Material for the task:
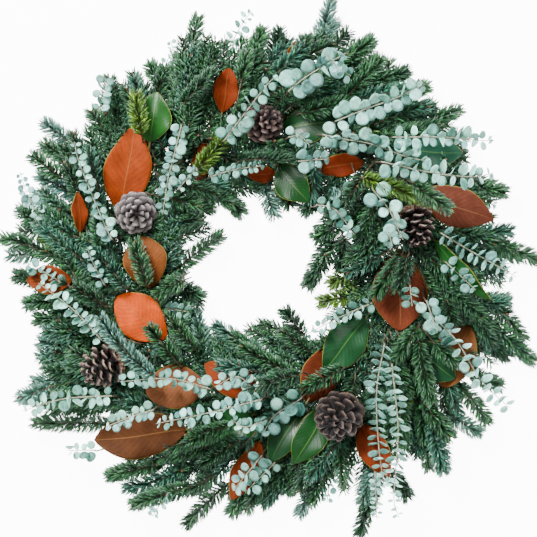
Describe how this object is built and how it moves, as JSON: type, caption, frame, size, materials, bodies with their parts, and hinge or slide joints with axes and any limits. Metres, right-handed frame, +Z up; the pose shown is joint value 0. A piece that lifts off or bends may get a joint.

==

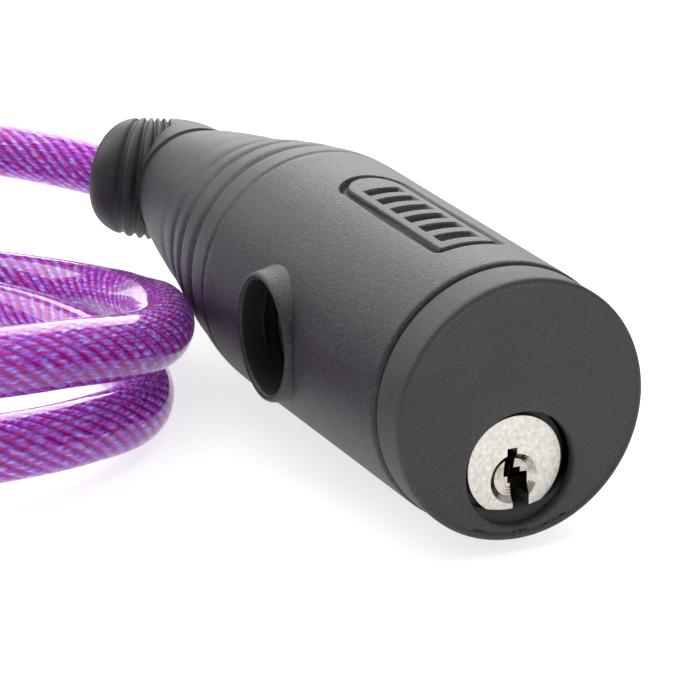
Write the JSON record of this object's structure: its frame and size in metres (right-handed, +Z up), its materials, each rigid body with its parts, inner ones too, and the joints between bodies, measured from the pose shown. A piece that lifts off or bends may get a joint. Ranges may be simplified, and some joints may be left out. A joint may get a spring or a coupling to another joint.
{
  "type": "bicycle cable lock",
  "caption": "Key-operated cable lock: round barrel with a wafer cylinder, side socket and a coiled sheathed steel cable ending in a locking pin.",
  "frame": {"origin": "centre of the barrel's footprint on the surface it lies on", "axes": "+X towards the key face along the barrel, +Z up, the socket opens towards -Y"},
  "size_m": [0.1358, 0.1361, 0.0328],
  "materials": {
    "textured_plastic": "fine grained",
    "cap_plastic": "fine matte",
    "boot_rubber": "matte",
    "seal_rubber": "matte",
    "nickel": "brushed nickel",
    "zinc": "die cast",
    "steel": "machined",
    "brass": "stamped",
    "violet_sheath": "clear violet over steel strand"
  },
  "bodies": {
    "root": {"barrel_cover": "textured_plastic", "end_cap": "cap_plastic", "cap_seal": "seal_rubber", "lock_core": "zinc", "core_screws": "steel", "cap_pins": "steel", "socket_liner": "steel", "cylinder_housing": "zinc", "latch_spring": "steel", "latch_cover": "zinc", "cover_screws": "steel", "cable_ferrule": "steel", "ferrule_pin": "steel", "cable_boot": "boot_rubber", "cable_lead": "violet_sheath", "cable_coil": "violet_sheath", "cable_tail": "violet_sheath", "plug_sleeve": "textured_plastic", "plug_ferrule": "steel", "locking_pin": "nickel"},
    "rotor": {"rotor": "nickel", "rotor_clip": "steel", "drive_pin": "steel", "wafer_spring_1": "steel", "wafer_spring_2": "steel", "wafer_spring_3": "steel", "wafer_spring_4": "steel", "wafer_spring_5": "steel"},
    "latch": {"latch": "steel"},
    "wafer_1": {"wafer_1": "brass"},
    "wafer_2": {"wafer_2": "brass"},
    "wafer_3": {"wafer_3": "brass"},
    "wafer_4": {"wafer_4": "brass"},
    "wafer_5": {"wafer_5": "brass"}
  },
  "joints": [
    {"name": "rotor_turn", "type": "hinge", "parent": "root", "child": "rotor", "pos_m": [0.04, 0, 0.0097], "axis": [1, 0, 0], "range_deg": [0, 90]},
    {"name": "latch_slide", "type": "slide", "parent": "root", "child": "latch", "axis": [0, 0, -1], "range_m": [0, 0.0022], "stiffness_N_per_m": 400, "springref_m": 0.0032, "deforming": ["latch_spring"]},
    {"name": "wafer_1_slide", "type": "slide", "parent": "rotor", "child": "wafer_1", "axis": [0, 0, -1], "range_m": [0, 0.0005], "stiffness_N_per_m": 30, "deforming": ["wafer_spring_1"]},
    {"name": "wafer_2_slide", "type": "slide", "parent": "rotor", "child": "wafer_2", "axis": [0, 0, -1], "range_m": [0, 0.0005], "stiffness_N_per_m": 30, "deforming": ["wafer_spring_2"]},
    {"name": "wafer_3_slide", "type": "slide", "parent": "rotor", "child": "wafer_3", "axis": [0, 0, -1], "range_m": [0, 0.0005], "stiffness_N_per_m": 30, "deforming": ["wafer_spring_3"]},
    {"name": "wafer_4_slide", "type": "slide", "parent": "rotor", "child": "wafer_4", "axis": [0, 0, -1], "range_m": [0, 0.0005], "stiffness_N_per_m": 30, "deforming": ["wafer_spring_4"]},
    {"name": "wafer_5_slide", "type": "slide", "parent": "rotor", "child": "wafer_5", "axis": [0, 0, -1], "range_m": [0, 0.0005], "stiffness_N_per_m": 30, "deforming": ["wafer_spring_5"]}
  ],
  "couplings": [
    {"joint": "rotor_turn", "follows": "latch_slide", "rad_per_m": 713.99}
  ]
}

---

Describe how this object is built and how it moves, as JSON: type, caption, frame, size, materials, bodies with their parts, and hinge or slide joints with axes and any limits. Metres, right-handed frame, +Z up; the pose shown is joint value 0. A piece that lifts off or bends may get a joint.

Work to complete:
Go through the records above, find every line with the word "frame", and list those lines.

Solution to this exercise:
Describe how this object is built and how it moves, as JSON: type, caption, frame, size, materials, bodies with their parts, and hinge or slide joints with axes and any limits. Metres, right-handed frame, +Z up; the pose shown is joint value 0. A piece that lifts off or bends may get a joint.
Write the JSON record of this object's structure: its frame and size in metres (right-handed, +Z up), its materials, each rigid body with its parts, inner ones too, and the joints between bodies, measured from the pose shown. A piece that lifts off or bends may get a joint. Ranges may be simplified, and some joints may be left out. A joint may get a spring or a coupling to another joint.
  "frame": {"origin": "centre of the barrel's footprint on the surface it lies on", "axes": "+X towards the key face along the barrel, +Z up, the socket opens towards -Y"},
Describe how this object is built and how it moves, as JSON: type, caption, frame, size, materials, bodies with their parts, and hinge or slide joints with axes and any limits. Metres, right-handed frame, +Z up; the pose shown is joint value 0. A piece that lifts off or bends may get a joint.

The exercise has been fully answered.